Sedangkan Miss Ukraina dalam instagramnya berbagi foto sedang mengenakan pakaian Palestina dan menyiapkan kue-kue Palestina, dengan judul, “Hari ini, dalam perjalanan ke Eilat, kami berhenti di pemukiman Badui di Israel dan terjun ke budaya dan tradisi mereka.”
Postingan itu memicu kemarahan di kalangan warga Palestina di media sosial.
Aktivis Palestina percaya bahwa penyelenggara Miss Universe yang memberikan izin kepada kontestan untuk mengenakan gaun Palestina adalah pencurian budaya dan warisan Palestina.
Menanggapi hal itu warga Palestina di Jalur Gaza dan Tepi Barat mengadakan acara rakyat, di mana para wanita mengenakan pakaian Palestina dan menyiapkan makanan tradisional, sebagai protes terhadap kontestan Miss Universe yang mengenakan pakaian tradisional Palestina, yang dianggap sebagai bagian dari identitas budaya rakyat Palestina.
Pada 16 Desember, seni sulaman tradisional dan praktik, keterampilan, dan adat istiadat yang terkait dengannya dimasukkan di antara 43 elemen baru dalam Daftar Warisan Budaya Takbenda UNESCO.

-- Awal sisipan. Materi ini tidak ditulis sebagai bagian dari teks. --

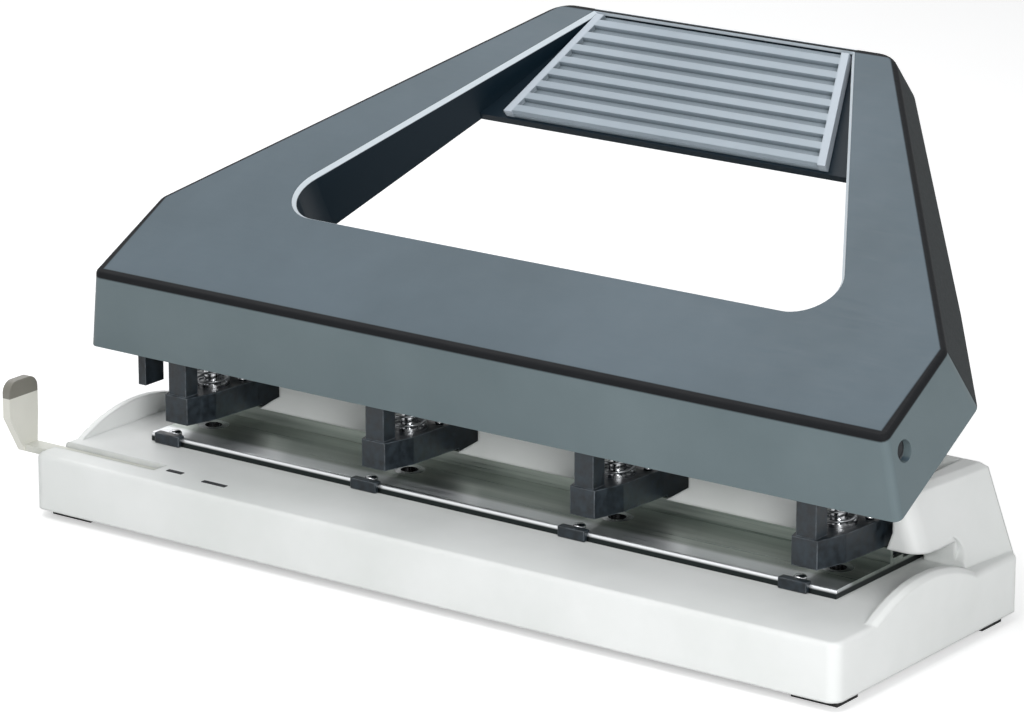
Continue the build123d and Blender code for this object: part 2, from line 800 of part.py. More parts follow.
# ---------------------------------------------------------------- paper guide
def guide_rail():
    left = -base_half - rail_reach
    low = rail_top - rail_thickness
    body = block(left, left + rail_length, rail_y - rail_width / 2, rail_y + rail_width / 2, low, rail_top)
    return body


def paddle_plate():
    """The whole upright plate, of which the cap is the top part."""
    bottom = rail_top - rail_thickness
    left = rail_y + paddle_offset - paddle_width / 2
    right = rail_y + paddle_offset + paddle_width / 2
    outline = [
        (rail_y - rail_width / 2, bottom),
        (rail_y + rail_width / 2, bottom),
        (right, bottom + paddle_height / 2),
        (right, bottom + paddle_height),
        (left, bottom + paddle_height),
        (left, bottom + paddle_height / 2),
    ]
    near = -base_half - rail_reach
    body = side_plate(outline, near - paddle_thickness, near)
    return fillet(body.edges().filter_by(Axis.X).group_by(Axis.Z)[-1], paddle_corner)


def above_joint():
    """The space of the paddle's cap."""
    bottom = rail_top - rail_thickness + paddle_height - paddle_cap_height
    return block(-base_length, 0, -base_depth, 0, bottom, bottom + paddle_height)


def guide_paddle():
    return paddle_plate() - above_joint()


def paddle_cap():
    return paddle_plate() & above_joint()


# ---------------------------------------------------------------- write every piece
def at_each_hole(piece):
    """One node of the same piece over every hole."""
    return Compound([piece(x) for x in hole_xs])


def main():
    write("base_housing", base_housing())
    write("bottom_plate", bottom_plate())
    write("chip_tray", chip_tray())
    write("die_plate", die_plate())
    write("die_bushes", at_each_hole(die_bush))
    write("paper_stop", paper_stop())
    write("head_brackets", at_each_hole(head_bracket))
    write("punch_guides", at_each_hole(punch_guide))
    write("bracket_screws", at_each_hole(bracket_screw))
    write("pivot_rod", pivot_rod())
    write("rod_clips", rod_clips())
    write("handle_shell", handle_shell())
    write("grip_pad", grip_pad())
    write("lever_frame", lever_frame())
    write("press_yokes", at_each_hole(press_yoke))
    write("guide_rail", guide_rail())
    write("guide_paddle", guide_paddle())
    write("paddle_cap", paddle_cap())
    write("rubber_feet", rubber_feet())
    write("tray_pad", tray_pad())
    for number, x in enumerate(hole_xs, start=1):
        write("punch_pin_" + str(number), punch_pin(x))
        write("return_spring_" + str(number), coil_spring(x))


main()
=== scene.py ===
"""Looks of the four-hole desk punch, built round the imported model. All lengths are in metres."""
import math

import bmesh
import bpy
from mathutils import Matrix, Vector


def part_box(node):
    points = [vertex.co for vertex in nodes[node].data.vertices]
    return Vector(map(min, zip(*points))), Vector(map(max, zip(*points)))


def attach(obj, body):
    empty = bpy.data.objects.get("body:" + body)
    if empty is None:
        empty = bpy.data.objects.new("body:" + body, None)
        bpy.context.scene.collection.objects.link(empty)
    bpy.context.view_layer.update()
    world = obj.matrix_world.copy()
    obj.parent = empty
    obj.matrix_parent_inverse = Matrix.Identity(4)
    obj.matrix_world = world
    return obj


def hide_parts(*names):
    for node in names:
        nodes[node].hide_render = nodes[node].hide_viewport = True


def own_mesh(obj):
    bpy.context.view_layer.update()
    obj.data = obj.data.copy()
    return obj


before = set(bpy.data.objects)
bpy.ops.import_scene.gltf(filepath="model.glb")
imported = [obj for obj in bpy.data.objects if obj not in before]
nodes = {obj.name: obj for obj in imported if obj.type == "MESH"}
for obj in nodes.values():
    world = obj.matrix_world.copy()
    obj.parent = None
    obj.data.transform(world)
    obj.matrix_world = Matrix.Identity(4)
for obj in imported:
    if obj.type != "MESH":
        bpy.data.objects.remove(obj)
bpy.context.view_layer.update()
heads = range(1, 5)

RIGHT = Vector((1.0, 0.0, 0.0))
BACK = Vector((0.0, 1.0, 0.0))
UP = Vector((0.0, 0.0, 1.0))

# The handle's plane, as the model holds it at rest. Widths are measured from the middle, and
# lengths along the top from its front edge. A narrowing is the half width lost per length.
REST_TILT = math.radians(28.4)
PIVOT = Vector((0.0, -0.01475, 0.0698))
TOP_NORMAL = Vector((0.0, -math.sin(REST_TILT), math.cos(REST_TILT)))
TOP_BACKWARD = Vector((0.0, math.cos(REST_TILT), math.sin(REST_TILT)))
TOP_HEIGHT = 0.0091
TOP_FRONT = 0.0045
OPENING_FRONT = 0.042
OPENING_BACK = 0.156
OPENING_HALF = 0.1099
OPENING_NARROWING = 0.5333
HANDLE_HALF = 0.1495
HANDLE_BREAK = 0.0381
HANDLE_NARROWING = 0.709
HANDLE_LENGTH = 0.1577
PAD_FRONT = 0.1123
PAD_HALF = 0.062
PAD_NARROWING = 0.302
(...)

“Pakaian desa wanita biasanya terdiri dari gaun panjang, celana panjang, jaket, penutup kepala, dan kerudung,” kata UNESCO. “Masing-masing pakaian ini disulam dengan berbagai simbol termasuk burung, pohon, dan bunga. Pilihan warna dan desain menunjukkan identitas regional perempuan dan status perkawinan dan ekonomi. Sulaman adalah praktik sosial dan antargenerasi, karena wanita berkumpul di rumah masing-masing untuk berlatih menyulam dan menjahit, sering kali dengan putri mereka. Banyak wanita menyulam sebagai hobi, dan beberapa memproduksi dan menjual sulam untuk menambah penghasilan keluarga mereka.”
Menteri Kebudayaan Palestina Atef Abu Saif mengatakan prasasti bordir Palestina pada Daftar Warisan Budaya Takbenda UNESCO adalah kemenangan bagi narasi Palestina berdasarkan hak rakyat Palestina atas tanah mereka dari mana mereka dipindahkan secara paksa selama Nakba 1948.
Abu Saif menunjukkan bahwa Kementerian Kebudayaan Palestina bekerja selama lebih dari dua tahun untuk mencapai tujuan ini dengan menyiapkan dokumen-dokumen yang diperlukan yang membuktikan bahwa bordir adalah warisan Palestina murni yang dipraktikkan oleh orang-orang Palestina selama ribuan tahun.
Rima Sabah, lulusan hukum dari Universitas Palestina di Jalur Gaza, mengatakan kepada Al-Monitor bahwa dia menemukan pencurian pakaian Palestina mirip dengan mencuri tanah Palestina.”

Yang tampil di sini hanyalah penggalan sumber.